The key to developments in the U.S. trades for the second half of 2006 will be the growth of trade volumes and the direction of freight rates in the two largest trade lanes in the world - Europe-Asia and the trans-Pacific.
European investment bank UBS projects that capacity increases on both trade lanes will be about 14 percent this year. Trade volume in the eastbound Pacific is projected to increase 9 to 10 percent, with the Asia-Europe trade growing slightly faster.
Shippers, already sensing overcapacity, have begun to press for lower freight rates. The pressure is being felt first in the Asia-Europe trades, where service contracts tend to last no more than three months and most of the biggest new ships are being deployed. Freight rates also have begun to drop in the trans-Pacific in anticipation of the May 1 deadline for annual service contracts.
If this scenario intensifies, carriers in late 2006 may divert some of their new capacity to the U.S. trades, where the rate scenario is not as grim for the carriers. The increased capacity could take the form of large new vessels being introduced into West Coast services, or Panamax vessels redeployed from carriers' global fleets into additional all-water services from Asia to the East Coast.
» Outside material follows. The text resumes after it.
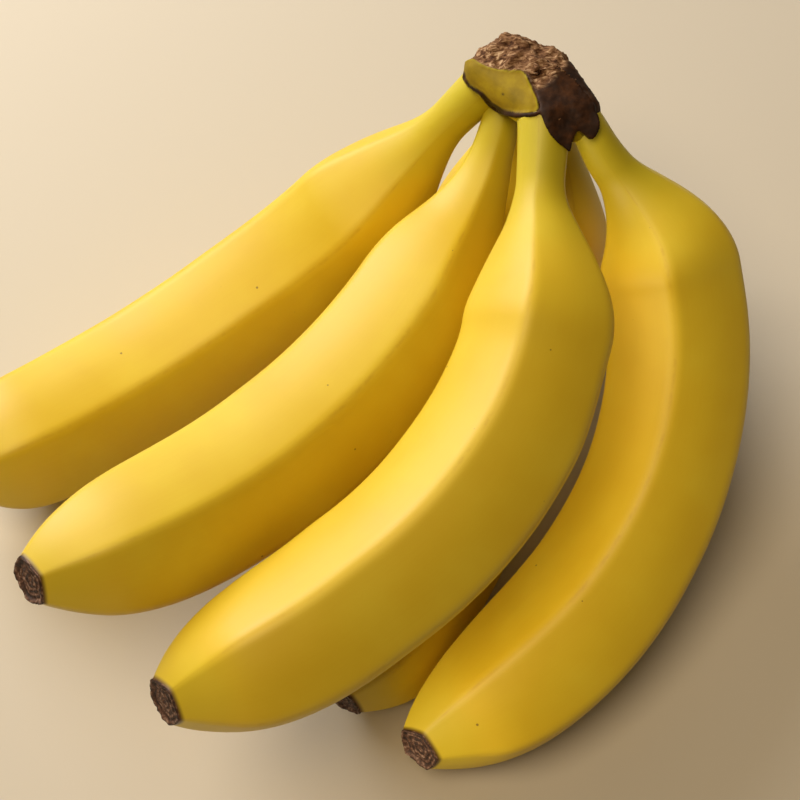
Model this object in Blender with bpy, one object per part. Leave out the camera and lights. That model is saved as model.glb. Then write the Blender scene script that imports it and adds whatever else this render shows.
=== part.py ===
"""A bunch of six bananas lying on its bellies, with the fingers fanned out from one crown."""
import math

import bmesh
import bpy
from mathutils import Vector

MM = 0.001

# Sizes shared by every finger, in millimetres, and places along it as fractions of its length.
NECK_RADIUS = 5.6
SCAR_RADIUS = 6.6
SCAR_RIM = 1.4
SCAR_INSET = 0.7
SHOULDER_START = 0.08
NECK_BEND_END = 0.24
BODY_BEND = (0.12, 0.88)
TIP_BEND_START = 0.80
TIP_STRAIGHTENING = -4.0    # degrees of bend given back near the scar

# A finger's section is a circle drawn in towards a pentagon.
RIDGES = 5
POINTS_PER_RIDGE = 4
RIDGE_SCALE = 1.02
FLATNESS = 0.33
STATIONS = 26

# Crown: balls round the roots of the necks and along the cut pad, wrapped in one skin.
ROOT_BALL = 6.4
PAD_BALL = 5.5
PAD = ((-9, 5, 96), (0, 7, 98), (7, -1, 98), (13, -11, 95), (10, -15, 90), (-6, 0, 86))
BALL_DETAIL = 2
HULL_TIDY = 0.5
NECK_GAP = 0.35

# Each finger: where its neck starts (mm); the compass and downward angles of the neck; the compass
# and upward angles of the tip; the bend spent in the neck (degrees); length and widest radius (mm);
# the end of the shoulder and the start of the taper (fractions); the bluntness of the taper; and
# the angle of one ridge from the inner side at the shoulder and at the tip (degrees).
FINGERS = {
    "banana_1": dict(root=(-8, 5.5, 89.5), neck=(-171, 53), tip=(-146, 13), neck_bend=-5, length=193,
                     girth=18.7, shoulder=0.31, taper=0.85, blunt=3.5, ridge=(-32, -18)),
    "banana_2": dict(root=(-1, 9.5, 78), neck=(-116, 27), tip=(-149, 19), neck_bend=5, length=184,
                     girth=18.7, shoulder=0.34, taper=0.71, blunt=4.0, ridge=(-58, -62)),
    "banana_3": dict(root=(1.5, -11.5, 94.5), neck=(-85, 24), tip=(-157, 2), neck_bend=8, length=181,
                     girth=19.2, shoulder=0.30, taper=0.70, blunt=4.0, ridge=(-63, -66)),
    "banana_4": dict(root=(11.5, -13, 93.8), neck=(-35, 39), tip=(-148, -2), neck_bend=18, length=194,
                     girth=19.0, shoulder=0.24, taper=0.72, blunt=3.1, ridge=(-66, -40)),
    "banana_5": dict(root=(8.5, 5, 83.1), neck=(-76, 60), tip=(-129, -2), neck_bend=20, length=177,
                     girth=14.4, shoulder=0.24, taper=0.85, blunt=3.8, ridge=(-60, -60)),
    "banana_6": dict(root=(3, 19.5, 74.5), neck=(-139, 89), tip=(-121, 19), neck_bend=32, length=161,
                     girth=15.7, shoulder=0.32, taper=0.56, blunt=2.6, ridge=(-60, -60)),
}


def smooth(t):
    """Ease from 0 to 1."""
    t = min(max(t, 0.0), 1.0)
    return t * t * (3.0 - 2.0 * t)


def heading(compass, rise):
    """Unit vector from a compass angle and an upward angle in degrees."""
    compass, rise = math.radians(compass), math.radians(rise)
    return Vector((math.cos(rise) * math.cos(compass), math.cos(rise) * math.sin(compass), math.sin(rise)))


def spine(finger):
    """Points, directions and inner sides along the finger, which bends in one plane."""
    start = heading(finger["neck"][0], -finger["neck"][1])
    finish = heading(*finger["tip"])
    across = start.cross(finish).normalized()
    inward = across.cross(start)
    total = math.degrees(start.angle(finish))
    body_bend = total - finger["neck_bend"] - TIP_STRAIGHTENING
    step = finger["length"] / (STATIONS - 1)
    point = Vector((0, 0, 0))
    points, directions = [], []
    for k in range(STATIONS):
        s = k / (STATIONS - 1)
        bend = finger["neck_bend"] * smooth(s / NECK_BEND_END)
        bend += body_bend * min(max((s - BODY_BEND[0]) / (BODY_BEND[1] - BODY_BEND[0]), 0.0), 1.0)
        bend += TIP_STRAIGHTENING * smooth((s - TIP_BEND_START) / (1.0 - TIP_BEND_START))
        bend = math.radians(bend)
        direction = math.cos(bend) * start + math.sin(bend) * inward
        if directions:
            point = point + (directions[-1] + direction) * step / 2
        points.append(point.copy())
        directions.append(direction)
    return points, directions, across


def radius(finger, s):
    """Radius of the finger at the fraction s of its length."""
    grown = smooth((s - SHOULDER_START) / (finger["shoulder"] - SHOULDER_START))
    body = NECK_RADIUS + (finger["girth"] - NECK_RADIUS) * grown
    end = max((s - finger["taper"]) / (1.0 - finger["taper"]), 0.0)
    return body * (1.0 - (1.0 - SCAR_RADIUS / finger["girth"]) * end ** finger["blunt"])


def ridge_scale(angle):
    """How far out the section lies at this angle from a ridge, as a share of the radius."""
    half = math.pi / RIDGES
    pentagon = math.cos(half) / math.cos(angle % (2 * half) - half)
    return RIDGE_SCALE - FLATNESS * (1.0 - pentagon)


def material(name, colour, roughness):
    """Plain surface in one colour."""
    surface = bpy.data.materials.new(name)
    surface.use_nodes = True
    shader = surface.node_tree.nodes["Principled BSDF"]
    shader.inputs["Base Color"].default_value = (*colour, 1.0)
    shader.inputs["Roughness"].default_value = roughness
    shader.inputs["Metallic"].default_value = 0.0
    return surface


def add_object(name, bm, parent, location, surface):
    """Object made from a bmesh, shaded smooth, at a place in millimetres under its parent."""
    bmesh.ops.recalc_face_normals(bm, faces=bm.faces)
    mesh = bpy.data.meshes.new(name)
    bm.to_mesh(mesh)
    bm.free()
    mesh.shade_smooth()
    mesh.set_sharp_from_angle(angle=math.radians(40))
    mesh.materials.append(surface)
    obj = bpy.data.objects.new(name, mesh)
    bpy.context.scene.collection.objects.link(obj)
    obj.parent = parent
    obj.location = Vector(location) * MM
    return obj


def add_finger(name, finger, parent, surface):
    """One banana: neck, body and the inset scar at its blossom end, flattened where it rests."""
    points, directions, across = spine(finger)
    count = RIDGES * POINTS_PER_RIDGE
    bm = bmesh.new()
    rings = []
    for k, (point, direction) in enumerate(zip(points, directions)):
        s = k / (STATIONS - 1)
        inner = across.cross(direction)
        ridge = math.radians(finger["ridge"][0] + (finger["ridge"][1] - finger["ridge"][0]) * s)
        ring = []
        for n in range(count):
            turn = 2 * math.pi * n / count
            out = radius(finger, s) * ridge_scale(turn)
            side = math.cos(turn + ridge) * inner + math.sin(turn + ridge) * across
            ring.append(bm.verts.new((point + out * side) * MM))
        rings.append(ring)
    for near, far in zip(rings, rings[1:]):
        for n in range(count):
            m = (n + 1) % count
            bm.faces.new((near[n], near[m], far[m], far[n]))
    bm.faces.new(rings[0])
    scar = bm.faces.new(rings[-1])
    bmesh.ops.recalc_face_normals(bm, faces=bm.faces)
    bmesh.ops.inset_individual(bm, faces=[scar], thickness=SCAR_RIM * MM, depth=-SCAR_INSET * MM)
    sole = -finger["root"][2] * MM
    cut = bmesh.ops.bisect_plane(bm, geom=[*bm.verts, *bm.edges, *bm.faces], dist=1e-7,
                                 plane_co=(0, 0, sole), plane_no=(0, 0, -1), clear_outer=True)
    edges = [e for e in cut["geom_cut"] if isinstance(e, bmesh.types.BMEdge)]
    if edges:
        bmesh.ops.holes_fill(bm, edges=edges)
    return add_object(name, bm, parent, finger["root"], surface)


def wrap_balls(balls, swell):
    """Skin stretched over balls, each a centre and a radius in millimetres."""
    bm = bmesh.new()
    for centre, ball_radius in balls:
        made = bmesh.ops.create_icosphere(bm, subdivisions=BALL_DETAIL, radius=(ball_radius + swell) * MM)
        bmesh.ops.translate(bm, verts=made["verts"], vec=Vector(centre) * MM)
    hull = bmesh.ops.convex_hull(bm, input=bm.verts)
    bmesh.ops.delete(bm, geom=[v for v in bm.verts if not v.link_faces], context="VERTS")
    loose = [g for g in hull["geom_interior"] if isinstance(g, bmesh.types.BMVert) and g.is_valid]
    bmesh.ops.delete(bm, geom=loose, context="VERTS")
    inside = [f for f in bm.faces if f not in set(hull["geom"])]
    bmesh.ops.delete(bm, geom=inside, context="FACES")
    bmesh.ops.remove_doubles(bm, verts=bm.verts, dist=HULL_TIDY * MM)
    return bm


def main():
    for obj in list(bpy.data.objects):
        bpy.data.objects.remove(obj, do_unlink=True)
    bunch = bpy.data.objects.new("bunch", None)
    bpy.context.scene.collection.objects.link(bunch)

    skin = material("banana_skin", (0.80, 0.56, 0.05), 0.45)
    cork = material("crown_cork", (0.075, 0.036, 0.020), 0.80)

    balls = [(finger["root"], ROOT_BALL) for finger in FINGERS.values()]
    balls += [(centre, PAD_BALL) for centre in PAD]
    crown = add_object("crown", wrap_balls(balls, 0.0), bunch, (0, 0, 0), cork)
    clearance = add_object("crown_clearance", wrap_balls(balls, NECK_GAP), bunch, (0, 0, 0), cork)
    clearance.hide_render = True
    clearance.display_type = "WIRE"

    fingers = [add_finger(name, finger, bunch, skin) for name, finger in FINGERS.items()]
    for finger in fingers:
        cut = finger.modifiers.new("clear_of_crown", "BOOLEAN")
        cut.operation = "DIFFERENCE"
        cut.solver = "EXACT"
        cut.object = clearance

    corners = [piece.location + v.co for piece in (crown, *fingers) for v in piece.data.vertices]
    middle_x = (min(c.x for c in corners) + max(c.x for c in corners)) / 2
    middle_y = (min(c.y for c in corners) + max(c.y for c in corners)) / 2
    bunch.location = (-middle_x, -middle_y, 0)


main()
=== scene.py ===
import math

import bmesh
import bpy
import numpy as np
from mathutils import Matrix, Vector, noise
from mathutils.bvhtree import BVHTree
from mathutils.geometry import delaunay_2d_cdt


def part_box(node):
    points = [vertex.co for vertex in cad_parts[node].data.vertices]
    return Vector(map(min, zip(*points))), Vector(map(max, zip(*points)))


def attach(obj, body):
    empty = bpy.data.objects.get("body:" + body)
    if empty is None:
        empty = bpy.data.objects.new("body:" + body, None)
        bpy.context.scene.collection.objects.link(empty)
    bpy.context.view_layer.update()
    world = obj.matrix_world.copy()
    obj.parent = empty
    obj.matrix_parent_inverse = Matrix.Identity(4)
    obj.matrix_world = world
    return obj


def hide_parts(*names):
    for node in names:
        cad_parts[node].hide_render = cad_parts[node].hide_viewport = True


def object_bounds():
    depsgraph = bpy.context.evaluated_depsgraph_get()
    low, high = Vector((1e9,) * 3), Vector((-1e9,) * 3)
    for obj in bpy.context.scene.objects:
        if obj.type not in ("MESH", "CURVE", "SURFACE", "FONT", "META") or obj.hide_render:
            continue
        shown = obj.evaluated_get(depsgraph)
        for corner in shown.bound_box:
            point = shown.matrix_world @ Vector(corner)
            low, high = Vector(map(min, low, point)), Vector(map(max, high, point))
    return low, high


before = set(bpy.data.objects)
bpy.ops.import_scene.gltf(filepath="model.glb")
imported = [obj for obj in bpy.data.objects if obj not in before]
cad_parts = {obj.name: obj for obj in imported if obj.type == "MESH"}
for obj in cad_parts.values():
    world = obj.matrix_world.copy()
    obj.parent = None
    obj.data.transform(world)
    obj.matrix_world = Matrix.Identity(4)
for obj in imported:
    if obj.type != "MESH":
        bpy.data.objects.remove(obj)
cadLow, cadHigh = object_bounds()

mm = 0.001

# the crown's lowest corner, measured from the foot of the bunch's stem
crownCorner = Vector((-14.231, -20.5, 68.1)) * mm
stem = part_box("crown")[0] - crownCorner
stemFoot = Vector((stem.x, stem.y, 0))


def hexToLinear(code):
    parts = [int(code[i:i + 2], 16) / 255 for i in (1, 3, 5)]
    return tuple(c / 12.92 if c <= 0.04045 else ((c + 0.055) / 1.055) ** 2.4 for c in parts) + (1.0,)


def addNode(tree, kind, links=None, **settings):
    node = tree.nodes.new(kind)
    for name, value in settings.items():
        setattr(node, name, value)
    for key, value in (links or {}).items():
        socket = node.inputs[key]
        if isinstance(value, bpy.types.Node):
            tree.links.new(value.outputs[0], socket)
        elif isinstance(value, bpy.types.NodeSocket):
            tree.links.new(value, socket)
        else:
            socket.default_value = value
    return node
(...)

The popular all-water services are fully booked for much of the year, and rates are relatively firm, so the carriers could score a quick hit with new services. East Coast ports are preparing for as many as five new all-water services from Asia, mostly in the last quarter of the year. However, with the Panama Canal nearing capacity, some of the services are likely to use the Suez Canal, which has significant capacity and can accommodate ships too big for the Panama route.